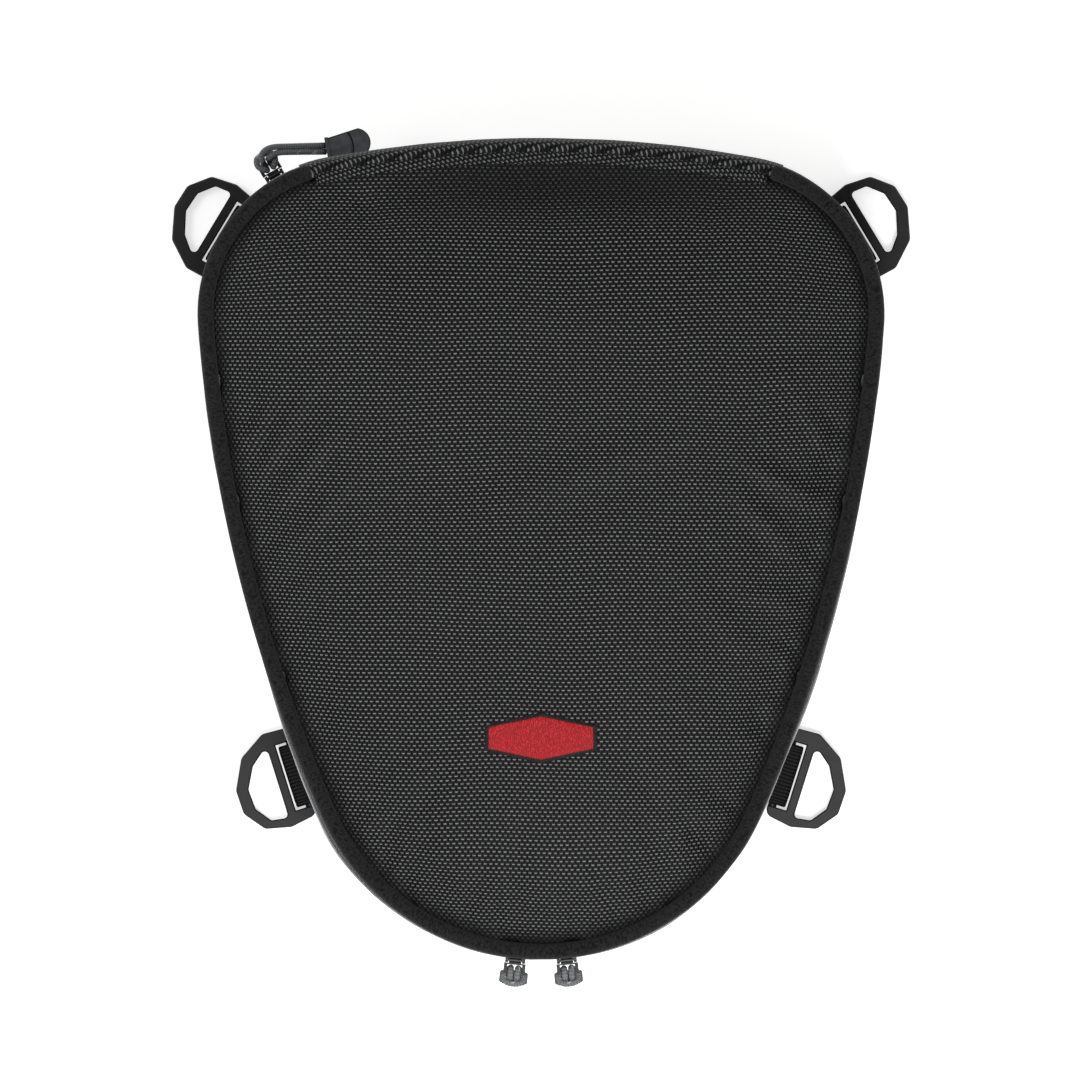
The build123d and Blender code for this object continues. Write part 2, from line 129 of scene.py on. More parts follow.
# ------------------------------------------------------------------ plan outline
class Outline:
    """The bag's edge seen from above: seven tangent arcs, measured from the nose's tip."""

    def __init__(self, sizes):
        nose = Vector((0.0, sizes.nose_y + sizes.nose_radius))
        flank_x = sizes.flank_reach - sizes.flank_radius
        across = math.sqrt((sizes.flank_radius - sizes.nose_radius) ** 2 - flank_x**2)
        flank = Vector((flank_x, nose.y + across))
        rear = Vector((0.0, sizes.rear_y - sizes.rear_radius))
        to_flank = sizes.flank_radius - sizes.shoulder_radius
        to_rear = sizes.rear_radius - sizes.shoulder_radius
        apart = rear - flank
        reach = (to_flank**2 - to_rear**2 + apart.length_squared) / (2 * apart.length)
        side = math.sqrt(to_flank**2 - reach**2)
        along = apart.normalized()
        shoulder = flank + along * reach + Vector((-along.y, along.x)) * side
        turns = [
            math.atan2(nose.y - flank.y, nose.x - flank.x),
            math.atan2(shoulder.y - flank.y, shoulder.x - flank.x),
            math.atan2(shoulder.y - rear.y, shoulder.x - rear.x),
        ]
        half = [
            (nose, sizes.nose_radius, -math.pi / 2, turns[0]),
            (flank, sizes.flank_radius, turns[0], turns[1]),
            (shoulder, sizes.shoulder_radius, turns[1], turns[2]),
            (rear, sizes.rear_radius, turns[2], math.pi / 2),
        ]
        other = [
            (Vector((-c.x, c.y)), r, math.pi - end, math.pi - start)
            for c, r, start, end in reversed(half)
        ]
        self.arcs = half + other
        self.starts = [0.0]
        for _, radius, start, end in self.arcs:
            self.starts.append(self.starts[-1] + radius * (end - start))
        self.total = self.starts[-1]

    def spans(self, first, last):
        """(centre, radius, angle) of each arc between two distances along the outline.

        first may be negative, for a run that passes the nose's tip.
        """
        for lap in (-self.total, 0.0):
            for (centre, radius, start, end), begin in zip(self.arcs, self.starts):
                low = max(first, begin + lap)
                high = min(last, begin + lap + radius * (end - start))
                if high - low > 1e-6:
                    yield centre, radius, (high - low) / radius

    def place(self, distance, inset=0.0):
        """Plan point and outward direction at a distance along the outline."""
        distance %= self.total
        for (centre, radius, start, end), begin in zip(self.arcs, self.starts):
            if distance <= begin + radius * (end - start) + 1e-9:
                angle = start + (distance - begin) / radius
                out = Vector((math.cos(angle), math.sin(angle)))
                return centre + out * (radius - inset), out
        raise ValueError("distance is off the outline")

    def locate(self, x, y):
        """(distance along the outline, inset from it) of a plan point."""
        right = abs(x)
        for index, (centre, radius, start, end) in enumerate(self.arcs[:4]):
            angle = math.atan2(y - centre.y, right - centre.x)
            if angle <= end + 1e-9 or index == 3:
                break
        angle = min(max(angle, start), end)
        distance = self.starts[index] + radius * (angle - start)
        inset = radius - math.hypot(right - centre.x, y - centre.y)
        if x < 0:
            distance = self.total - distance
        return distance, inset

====

- [TASK DIRECTIONS]:
Give the listing above again, word for word.

- [ANSWER TO THIS PROBLEM]:
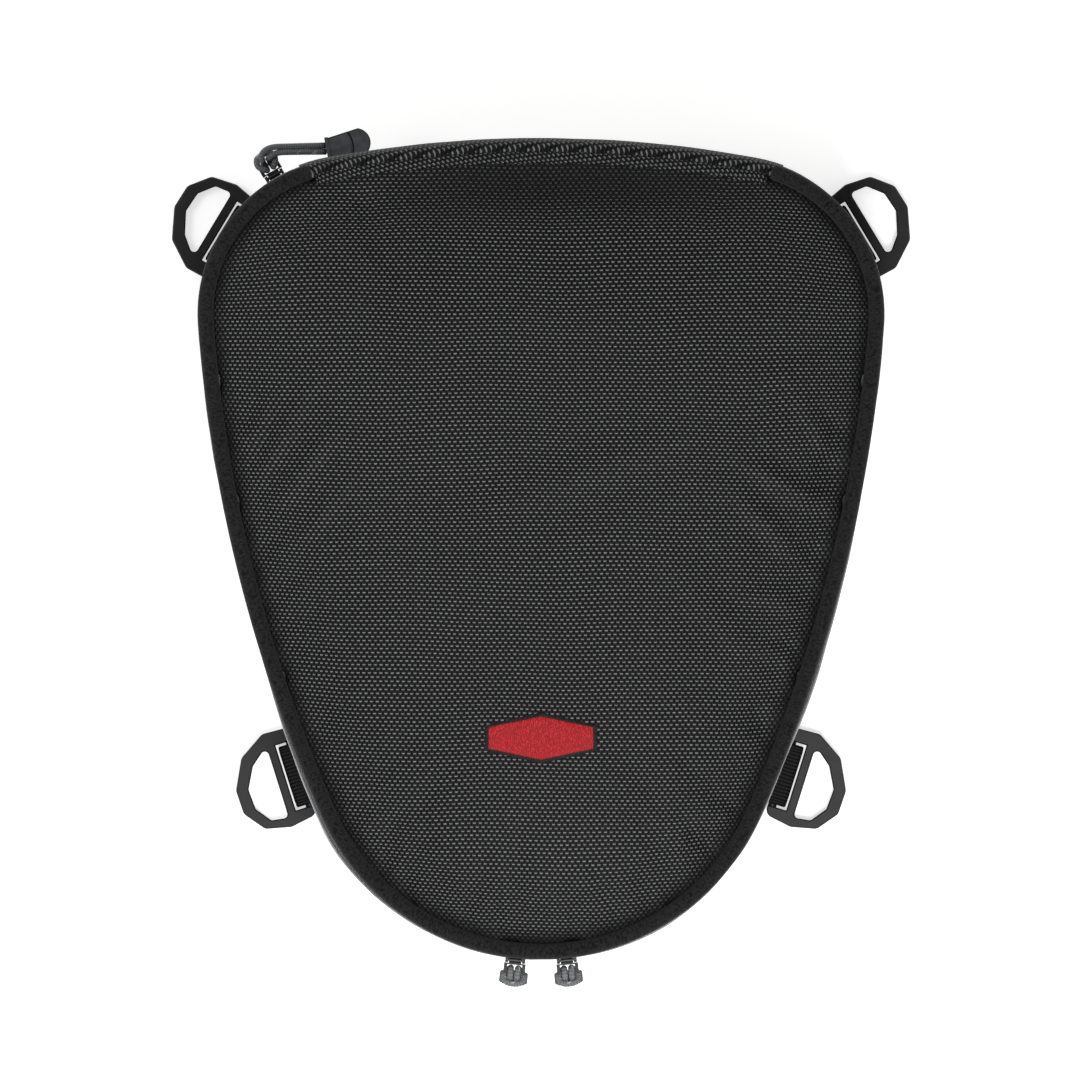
The build123d and Blender code for this object continues. Write part 2, from line 129 of scene.py on. More parts follow.
# ------------------------------------------------------------------ plan outline
class Outline:
    """The bag's edge seen from above: seven tangent arcs, measured from the nose's tip."""

    def __init__(self, sizes):
        nose = Vector((0.0, sizes.nose_y + sizes.nose_radius))
        flank_x = sizes.flank_reach - sizes.flank_radius
        across = math.sqrt((sizes.flank_radius - sizes.nose_radius) ** 2 - flank_x**2)
        flank = Vector((flank_x, nose.y + across))
        rear = Vector((0.0, sizes.rear_y - sizes.rear_radius))
        to_flank = sizes.flank_radius - sizes.shoulder_radius
        to_rear = sizes.rear_radius - sizes.shoulder_radius
        apart = rear - flank
        reach = (to_flank**2 - to_rear**2 + apart.length_squared) / (2 * apart.length)
        side = math.sqrt(to_flank**2 - reach**2)
        along = apart.normalized()
        shoulder = flank + along * reach + Vector((-along.y, along.x)) * side
        turns = [
            math.atan2(nose.y - flank.y, nose.x - flank.x),
            math.atan2(shoulder.y - flank.y, shoulder.x - flank.x),
            math.atan2(shoulder.y - rear.y, shoulder.x - rear.x),
        ]
        half = [
            (nose, sizes.nose_radius, -math.pi / 2, turns[0]),
            (flank, sizes.flank_radius, turns[0], turns[1]),
            (shoulder, sizes.shoulder_radius, turns[1], turns[2]),
            (rear, sizes.rear_radius, turns[2], math.pi / 2),
        ]
        other = [
            (Vector((-c.x, c.y)), r, math.pi - end, math.pi - start)
            for c, r, start, end in reversed(half)
        ]
        self.arcs = half + other
        self.starts = [0.0]
        for _, radius, start, end in self.arcs:
            self.starts.append(self.starts[-1] + radius * (end - start))
        self.total = self.starts[-1]

    def spans(self, first, last):
        """(centre, radius, angle) of each arc between two distances along the outline.

        first may be negative, for a run that passes the nose's tip.
        """
        for lap in (-self.total, 0.0):
            for (centre, radius, start, end), begin in zip(self.arcs, self.starts):
                low = max(first, begin + lap)
                high = min(last, begin + lap + radius * (end - start))
                if high - low > 1e-6:
                    yield centre, radius, (high - low) / radius

    def place(self, distance, inset=0.0):
        """Plan point and outward direction at a distance along the outline."""
        distance %= self.total
        for (centre, radius, start, end), begin in zip(self.arcs, self.starts):
            if distance <= begin + radius * (end - start) + 1e-9:
                angle = start + (distance - begin) / radius
                out = Vector((math.cos(angle), math.sin(angle)))
                return centre + out * (radius - inset), out
        raise ValueError("distance is off the outline")

    def locate(self, x, y):
        """(distance along the outline, inset from it) of a plan point."""
        right = abs(x)
        for index, (centre, radius, start, end) in enumerate(self.arcs[:4]):
            angle = math.atan2(y - centre.y, right - centre.x)
            if angle <= end + 1e-9 or index == 3:
                break
        angle = min(max(angle, start), end)
        distance = self.starts[index] + radius * (angle - start)
        inset = radius - math.hypot(right - centre.x, y - centre.y)
        if x < 0:
            distance = self.total - distance
        return distance, inset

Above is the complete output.